-------- Records shown

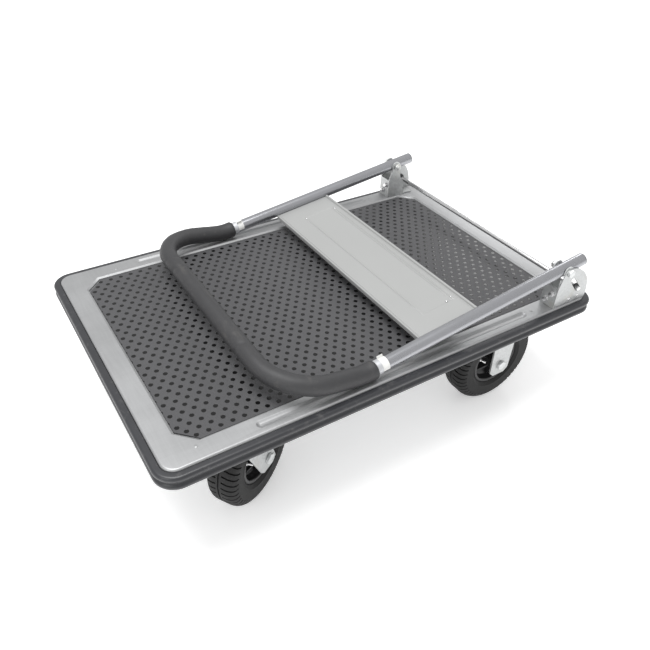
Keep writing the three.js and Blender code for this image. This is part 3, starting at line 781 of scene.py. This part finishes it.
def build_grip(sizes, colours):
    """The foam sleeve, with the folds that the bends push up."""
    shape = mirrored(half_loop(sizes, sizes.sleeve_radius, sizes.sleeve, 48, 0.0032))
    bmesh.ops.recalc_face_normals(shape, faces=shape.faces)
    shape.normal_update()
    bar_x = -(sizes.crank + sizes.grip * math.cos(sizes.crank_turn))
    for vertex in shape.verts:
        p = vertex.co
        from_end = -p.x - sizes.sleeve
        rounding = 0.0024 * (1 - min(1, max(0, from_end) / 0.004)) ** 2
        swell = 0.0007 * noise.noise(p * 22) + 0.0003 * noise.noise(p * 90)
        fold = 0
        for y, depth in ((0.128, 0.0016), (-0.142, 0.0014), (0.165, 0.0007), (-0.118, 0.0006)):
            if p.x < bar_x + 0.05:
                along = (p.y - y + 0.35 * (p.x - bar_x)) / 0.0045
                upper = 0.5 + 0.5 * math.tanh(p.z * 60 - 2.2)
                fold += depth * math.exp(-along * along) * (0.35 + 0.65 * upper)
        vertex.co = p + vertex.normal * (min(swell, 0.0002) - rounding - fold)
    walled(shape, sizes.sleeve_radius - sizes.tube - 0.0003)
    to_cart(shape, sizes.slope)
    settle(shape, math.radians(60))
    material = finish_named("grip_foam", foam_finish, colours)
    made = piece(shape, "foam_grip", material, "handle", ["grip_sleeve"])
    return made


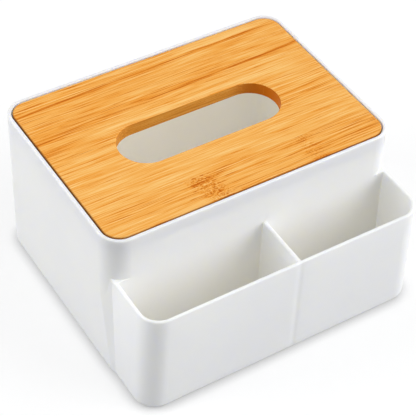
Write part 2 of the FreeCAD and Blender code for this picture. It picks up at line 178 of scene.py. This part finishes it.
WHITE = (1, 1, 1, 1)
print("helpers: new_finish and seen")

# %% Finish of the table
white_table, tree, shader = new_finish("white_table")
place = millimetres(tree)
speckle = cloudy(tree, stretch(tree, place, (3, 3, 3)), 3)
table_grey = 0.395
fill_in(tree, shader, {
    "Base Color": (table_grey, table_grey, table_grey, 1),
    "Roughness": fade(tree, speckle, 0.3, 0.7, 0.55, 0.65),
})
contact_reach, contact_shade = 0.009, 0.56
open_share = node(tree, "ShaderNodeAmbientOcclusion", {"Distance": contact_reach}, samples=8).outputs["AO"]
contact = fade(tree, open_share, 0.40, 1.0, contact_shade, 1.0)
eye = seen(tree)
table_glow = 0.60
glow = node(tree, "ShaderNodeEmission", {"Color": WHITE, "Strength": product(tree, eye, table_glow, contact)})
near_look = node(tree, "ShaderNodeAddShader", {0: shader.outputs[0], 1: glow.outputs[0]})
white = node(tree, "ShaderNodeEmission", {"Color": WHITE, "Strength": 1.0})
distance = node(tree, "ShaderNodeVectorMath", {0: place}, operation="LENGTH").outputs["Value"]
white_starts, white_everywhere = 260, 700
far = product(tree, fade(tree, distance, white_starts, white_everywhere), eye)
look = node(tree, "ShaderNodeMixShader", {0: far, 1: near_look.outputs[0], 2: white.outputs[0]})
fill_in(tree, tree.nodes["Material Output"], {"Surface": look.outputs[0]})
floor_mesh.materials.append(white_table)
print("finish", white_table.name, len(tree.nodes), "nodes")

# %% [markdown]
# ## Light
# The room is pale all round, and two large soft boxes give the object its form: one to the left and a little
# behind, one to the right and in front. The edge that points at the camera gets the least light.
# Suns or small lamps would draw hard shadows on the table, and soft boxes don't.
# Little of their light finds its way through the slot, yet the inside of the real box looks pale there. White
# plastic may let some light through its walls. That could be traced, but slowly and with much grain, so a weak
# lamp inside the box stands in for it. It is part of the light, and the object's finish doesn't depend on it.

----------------

• Your instructions
Return every record, word for word.

• Task answer
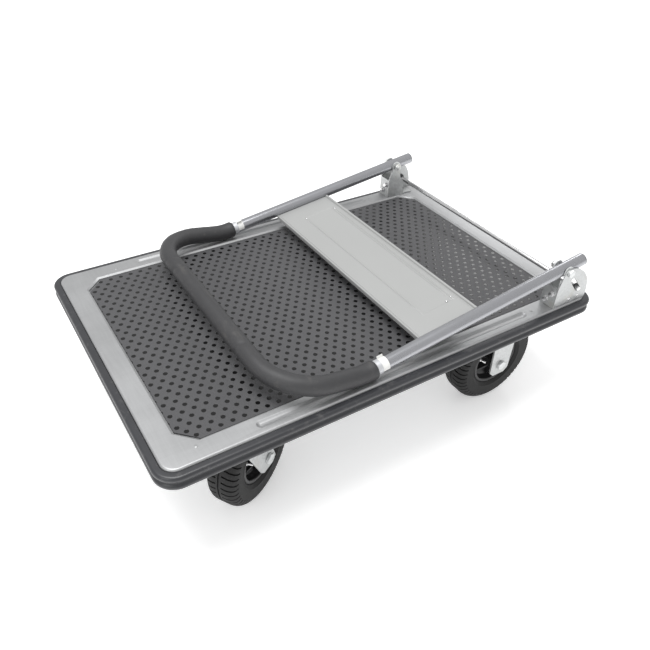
Keep writing the three.js and Blender code for this image. This is part 3, starting at line 781 of scene.py. This part finishes it.
def build_grip(sizes, colours):
    """The foam sleeve, with the folds that the bends push up."""
    shape = mirrored(half_loop(sizes, sizes.sleeve_radius, sizes.sleeve, 48, 0.0032))
    bmesh.ops.recalc_face_normals(shape, faces=shape.faces)
    shape.normal_update()
    bar_x = -(sizes.crank + sizes.grip * math.cos(sizes.crank_turn))
    for vertex in shape.verts:
        p = vertex.co
        from_end = -p.x - sizes.sleeve
        rounding = 0.0024 * (1 - min(1, max(0, from_end) / 0.004)) ** 2
        swell = 0.0007 * noise.noise(p * 22) + 0.0003 * noise.noise(p * 90)
        fold = 0
        for y, depth in ((0.128, 0.0016), (-0.142, 0.0014), (0.165, 0.0007), (-0.118, 0.0006)):
            if p.x < bar_x + 0.05:
                along = (p.y - y + 0.35 * (p.x - bar_x)) / 0.0045
                upper = 0.5 + 0.5 * math.tanh(p.z * 60 - 2.2)
                fold += depth * math.exp(-along * along) * (0.35 + 0.65 * upper)
        vertex.co = p + vertex.normal * (min(swell, 0.0002) - rounding - fold)
    walled(shape, sizes.sleeve_radius - sizes.tube - 0.0003)
    to_cart(shape, sizes.slope)
    settle(shape, math.radians(60))
    material = finish_named("grip_foam", foam_finish, colours)
    made = piece(shape, "foam_grip", material, "handle", ["grip_sleeve"])
    return made


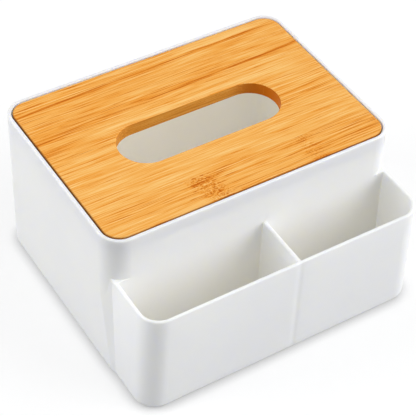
Write part 2 of the FreeCAD and Blender code for this picture. It picks up at line 178 of scene.py. This part finishes it.
WHITE = (1, 1, 1, 1)
print("helpers: new_finish and seen")

# %% Finish of the table
white_table, tree, shader = new_finish("white_table")
place = millimetres(tree)
speckle = cloudy(tree, stretch(tree, place, (3, 3, 3)), 3)
table_grey = 0.395
fill_in(tree, shader, {
    "Base Color": (table_grey, table_grey, table_grey, 1),
    "Roughness": fade(tree, speckle, 0.3, 0.7, 0.55, 0.65),
})
contact_reach, contact_shade = 0.009, 0.56
open_share = node(tree, "ShaderNodeAmbientOcclusion", {"Distance": contact_reach}, samples=8).outputs["AO"]
contact = fade(tree, open_share, 0.40, 1.0, contact_shade, 1.0)
eye = seen(tree)
table_glow = 0.60
glow = node(tree, "ShaderNodeEmission", {"Color": WHITE, "Strength": product(tree, eye, table_glow, contact)})
near_look = node(tree, "ShaderNodeAddShader", {0: shader.outputs[0], 1: glow.outputs[0]})
white = node(tree, "ShaderNodeEmission", {"Color": WHITE, "Strength": 1.0})
distance = node(tree, "ShaderNodeVectorMath", {0: place}, operation="LENGTH").outputs["Value"]
white_starts, white_everywhere = 260, 700
far = product(tree, fade(tree, distance, white_starts, white_everywhere), eye)
look = node(tree, "ShaderNodeMixShader", {0: far, 1: near_look.outputs[0], 2: white.outputs[0]})
fill_in(tree, tree.nodes["Material Output"], {"Surface": look.outputs[0]})
floor_mesh.materials.append(white_table)
print("finish", white_table.name, len(tree.nodes), "nodes")

# %% [markdown]
# ## Light
# The room is pale all round, and two large soft boxes give the object its form: one to the left and a little
# behind, one to the right and in front. The edge that points at the camera gets the least light.
# Suns or small lamps would draw hard shadows on the table, and soft boxes don't.
# Little of their light finds its way through the slot, yet the inside of the real box looks pale there. White
# plastic may let some light through its walls. That could be traced, but slowly and with much grain, so a weak
# lamp inside the box stands in for it. It is part of the light, and the object's finish doesn't depend on it.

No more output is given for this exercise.